[START OF Dataset extract]
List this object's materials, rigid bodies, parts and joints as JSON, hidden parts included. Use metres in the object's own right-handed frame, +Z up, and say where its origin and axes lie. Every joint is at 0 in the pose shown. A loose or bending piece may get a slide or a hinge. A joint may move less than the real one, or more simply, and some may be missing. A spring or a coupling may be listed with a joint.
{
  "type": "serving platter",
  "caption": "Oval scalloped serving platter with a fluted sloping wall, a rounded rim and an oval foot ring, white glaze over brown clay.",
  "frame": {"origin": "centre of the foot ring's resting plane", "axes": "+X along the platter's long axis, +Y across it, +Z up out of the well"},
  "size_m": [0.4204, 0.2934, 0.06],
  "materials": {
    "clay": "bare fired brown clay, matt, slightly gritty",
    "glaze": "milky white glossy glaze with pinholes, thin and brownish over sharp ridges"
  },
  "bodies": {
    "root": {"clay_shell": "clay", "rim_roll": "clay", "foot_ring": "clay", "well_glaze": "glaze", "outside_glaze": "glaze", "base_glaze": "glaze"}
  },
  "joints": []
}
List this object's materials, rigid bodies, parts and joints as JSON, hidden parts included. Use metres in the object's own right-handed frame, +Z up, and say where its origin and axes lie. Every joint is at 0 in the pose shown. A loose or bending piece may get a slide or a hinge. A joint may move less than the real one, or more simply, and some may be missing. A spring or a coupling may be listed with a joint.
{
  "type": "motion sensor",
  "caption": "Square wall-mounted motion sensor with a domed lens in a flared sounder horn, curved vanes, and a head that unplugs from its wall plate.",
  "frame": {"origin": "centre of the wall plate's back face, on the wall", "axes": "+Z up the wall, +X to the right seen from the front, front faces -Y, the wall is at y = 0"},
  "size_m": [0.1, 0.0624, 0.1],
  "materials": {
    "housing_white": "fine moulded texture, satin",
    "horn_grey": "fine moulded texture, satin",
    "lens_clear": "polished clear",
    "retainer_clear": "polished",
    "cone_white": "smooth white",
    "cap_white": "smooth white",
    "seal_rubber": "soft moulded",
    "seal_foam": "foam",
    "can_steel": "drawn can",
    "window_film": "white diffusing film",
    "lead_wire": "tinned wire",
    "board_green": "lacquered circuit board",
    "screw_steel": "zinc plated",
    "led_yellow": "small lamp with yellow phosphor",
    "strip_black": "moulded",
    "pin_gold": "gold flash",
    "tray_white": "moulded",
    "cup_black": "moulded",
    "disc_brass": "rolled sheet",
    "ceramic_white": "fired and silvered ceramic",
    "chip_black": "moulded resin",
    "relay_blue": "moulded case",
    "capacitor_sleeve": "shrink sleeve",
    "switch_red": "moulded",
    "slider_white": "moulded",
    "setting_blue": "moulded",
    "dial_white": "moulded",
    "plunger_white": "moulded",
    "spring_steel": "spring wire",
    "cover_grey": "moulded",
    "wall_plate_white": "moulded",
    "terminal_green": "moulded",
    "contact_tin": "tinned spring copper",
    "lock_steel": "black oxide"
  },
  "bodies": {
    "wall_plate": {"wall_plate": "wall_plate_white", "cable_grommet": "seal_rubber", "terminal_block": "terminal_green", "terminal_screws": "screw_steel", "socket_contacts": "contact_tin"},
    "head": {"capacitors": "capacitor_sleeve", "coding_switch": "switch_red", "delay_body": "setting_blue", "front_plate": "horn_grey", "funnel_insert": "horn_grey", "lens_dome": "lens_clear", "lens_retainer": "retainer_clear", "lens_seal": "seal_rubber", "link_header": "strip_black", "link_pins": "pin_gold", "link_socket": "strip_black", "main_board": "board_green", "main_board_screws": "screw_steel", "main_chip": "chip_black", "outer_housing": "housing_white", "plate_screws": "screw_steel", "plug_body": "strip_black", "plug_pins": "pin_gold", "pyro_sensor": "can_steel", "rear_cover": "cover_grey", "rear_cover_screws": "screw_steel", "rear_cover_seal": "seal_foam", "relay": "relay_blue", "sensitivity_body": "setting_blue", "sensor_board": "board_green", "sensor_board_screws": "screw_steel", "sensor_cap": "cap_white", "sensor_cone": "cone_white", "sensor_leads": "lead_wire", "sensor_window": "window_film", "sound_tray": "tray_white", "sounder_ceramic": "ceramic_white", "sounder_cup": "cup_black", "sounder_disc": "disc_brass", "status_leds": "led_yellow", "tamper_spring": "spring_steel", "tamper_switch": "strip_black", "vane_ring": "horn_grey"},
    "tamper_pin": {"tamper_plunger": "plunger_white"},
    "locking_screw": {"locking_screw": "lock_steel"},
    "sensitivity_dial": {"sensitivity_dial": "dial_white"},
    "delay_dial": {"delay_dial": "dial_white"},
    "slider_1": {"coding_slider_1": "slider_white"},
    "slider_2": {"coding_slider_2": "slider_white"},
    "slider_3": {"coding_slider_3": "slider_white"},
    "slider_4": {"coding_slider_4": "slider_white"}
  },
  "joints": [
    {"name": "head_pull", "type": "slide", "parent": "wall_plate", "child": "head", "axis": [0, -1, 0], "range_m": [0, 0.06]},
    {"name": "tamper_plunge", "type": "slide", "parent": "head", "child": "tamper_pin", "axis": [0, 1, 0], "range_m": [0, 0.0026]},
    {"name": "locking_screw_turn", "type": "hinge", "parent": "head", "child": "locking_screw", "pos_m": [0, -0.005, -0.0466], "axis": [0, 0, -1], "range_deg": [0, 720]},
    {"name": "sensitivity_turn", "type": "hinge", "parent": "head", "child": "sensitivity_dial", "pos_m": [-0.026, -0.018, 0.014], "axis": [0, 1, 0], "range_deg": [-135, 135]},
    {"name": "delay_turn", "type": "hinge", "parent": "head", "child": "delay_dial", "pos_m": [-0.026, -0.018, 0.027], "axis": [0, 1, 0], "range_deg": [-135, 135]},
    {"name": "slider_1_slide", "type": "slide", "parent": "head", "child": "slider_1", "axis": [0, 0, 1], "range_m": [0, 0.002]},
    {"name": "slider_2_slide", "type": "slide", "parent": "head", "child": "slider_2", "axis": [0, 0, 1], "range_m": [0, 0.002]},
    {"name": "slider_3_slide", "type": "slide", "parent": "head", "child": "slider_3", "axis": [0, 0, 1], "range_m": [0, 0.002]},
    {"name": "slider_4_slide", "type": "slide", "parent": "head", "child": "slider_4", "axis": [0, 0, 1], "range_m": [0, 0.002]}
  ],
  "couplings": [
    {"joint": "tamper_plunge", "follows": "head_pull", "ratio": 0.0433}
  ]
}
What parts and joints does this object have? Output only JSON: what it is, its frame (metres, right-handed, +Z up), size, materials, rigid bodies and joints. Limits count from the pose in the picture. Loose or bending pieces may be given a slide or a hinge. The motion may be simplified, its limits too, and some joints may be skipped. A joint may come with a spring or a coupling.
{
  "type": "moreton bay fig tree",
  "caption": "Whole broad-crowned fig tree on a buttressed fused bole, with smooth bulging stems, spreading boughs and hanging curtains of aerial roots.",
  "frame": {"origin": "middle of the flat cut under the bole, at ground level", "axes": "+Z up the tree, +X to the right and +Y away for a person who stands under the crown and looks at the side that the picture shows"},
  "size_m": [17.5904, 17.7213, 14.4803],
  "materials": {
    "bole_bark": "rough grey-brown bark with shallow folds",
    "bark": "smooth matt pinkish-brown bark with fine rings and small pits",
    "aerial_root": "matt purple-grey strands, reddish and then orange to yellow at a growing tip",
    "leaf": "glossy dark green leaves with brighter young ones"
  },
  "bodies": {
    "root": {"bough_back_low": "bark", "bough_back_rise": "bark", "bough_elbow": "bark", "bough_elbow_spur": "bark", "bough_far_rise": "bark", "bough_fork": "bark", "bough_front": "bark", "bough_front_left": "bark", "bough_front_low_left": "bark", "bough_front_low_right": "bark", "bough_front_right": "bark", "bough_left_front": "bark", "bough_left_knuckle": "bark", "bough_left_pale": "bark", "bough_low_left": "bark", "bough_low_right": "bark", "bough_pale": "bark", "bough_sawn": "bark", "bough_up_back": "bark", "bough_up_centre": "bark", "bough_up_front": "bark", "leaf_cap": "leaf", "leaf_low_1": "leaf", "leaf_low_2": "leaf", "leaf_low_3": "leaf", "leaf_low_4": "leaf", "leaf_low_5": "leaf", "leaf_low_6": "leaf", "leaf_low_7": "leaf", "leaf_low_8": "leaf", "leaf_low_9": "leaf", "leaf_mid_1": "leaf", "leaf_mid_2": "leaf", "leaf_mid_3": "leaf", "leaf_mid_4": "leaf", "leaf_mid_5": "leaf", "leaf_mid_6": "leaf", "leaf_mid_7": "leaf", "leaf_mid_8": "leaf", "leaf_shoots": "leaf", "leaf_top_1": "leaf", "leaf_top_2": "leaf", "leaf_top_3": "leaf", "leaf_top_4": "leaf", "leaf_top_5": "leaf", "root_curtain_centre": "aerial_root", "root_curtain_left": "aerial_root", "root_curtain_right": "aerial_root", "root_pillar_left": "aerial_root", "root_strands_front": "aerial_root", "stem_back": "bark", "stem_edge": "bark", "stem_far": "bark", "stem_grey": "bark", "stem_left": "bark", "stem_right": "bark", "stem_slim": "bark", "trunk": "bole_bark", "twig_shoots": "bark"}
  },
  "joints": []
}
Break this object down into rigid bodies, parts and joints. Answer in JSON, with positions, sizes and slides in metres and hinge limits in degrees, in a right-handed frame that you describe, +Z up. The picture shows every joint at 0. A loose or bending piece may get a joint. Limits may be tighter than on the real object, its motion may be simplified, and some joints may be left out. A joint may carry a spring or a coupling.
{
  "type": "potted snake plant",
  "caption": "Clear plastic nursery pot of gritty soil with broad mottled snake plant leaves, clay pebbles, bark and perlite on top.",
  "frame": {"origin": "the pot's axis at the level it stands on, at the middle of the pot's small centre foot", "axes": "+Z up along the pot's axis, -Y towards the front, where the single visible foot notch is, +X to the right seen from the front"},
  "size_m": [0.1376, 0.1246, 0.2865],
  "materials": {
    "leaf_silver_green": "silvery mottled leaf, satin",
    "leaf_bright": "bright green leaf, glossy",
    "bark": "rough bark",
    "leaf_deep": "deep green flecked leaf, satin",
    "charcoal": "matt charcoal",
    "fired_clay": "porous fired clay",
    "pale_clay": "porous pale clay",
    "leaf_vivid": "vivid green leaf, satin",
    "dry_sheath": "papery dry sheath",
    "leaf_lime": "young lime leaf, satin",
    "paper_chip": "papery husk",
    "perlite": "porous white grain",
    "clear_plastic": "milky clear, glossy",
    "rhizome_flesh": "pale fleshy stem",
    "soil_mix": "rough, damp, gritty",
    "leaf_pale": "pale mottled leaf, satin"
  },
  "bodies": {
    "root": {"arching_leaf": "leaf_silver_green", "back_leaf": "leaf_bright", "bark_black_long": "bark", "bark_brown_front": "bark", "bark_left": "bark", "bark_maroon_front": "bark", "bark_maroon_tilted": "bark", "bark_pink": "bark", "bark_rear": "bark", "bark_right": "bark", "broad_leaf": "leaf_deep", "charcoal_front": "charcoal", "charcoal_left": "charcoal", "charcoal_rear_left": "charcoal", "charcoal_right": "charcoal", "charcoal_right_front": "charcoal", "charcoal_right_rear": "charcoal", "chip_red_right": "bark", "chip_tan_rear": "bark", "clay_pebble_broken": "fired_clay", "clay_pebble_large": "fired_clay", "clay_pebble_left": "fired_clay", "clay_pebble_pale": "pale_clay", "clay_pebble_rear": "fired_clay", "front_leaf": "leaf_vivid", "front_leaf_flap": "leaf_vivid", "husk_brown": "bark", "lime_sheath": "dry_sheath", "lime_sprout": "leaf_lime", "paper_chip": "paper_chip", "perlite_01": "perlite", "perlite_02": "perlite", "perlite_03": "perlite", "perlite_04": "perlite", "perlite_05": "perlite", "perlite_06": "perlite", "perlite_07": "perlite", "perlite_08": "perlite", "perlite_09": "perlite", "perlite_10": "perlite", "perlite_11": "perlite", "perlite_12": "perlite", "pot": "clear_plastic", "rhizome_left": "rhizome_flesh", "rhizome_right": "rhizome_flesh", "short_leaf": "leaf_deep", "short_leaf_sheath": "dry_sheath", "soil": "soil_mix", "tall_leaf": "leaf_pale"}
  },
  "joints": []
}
[END OF Dataset extract]
Exercise directions:
Count each line with "picture" in it and report that figure by itself.

Solution to this task:
3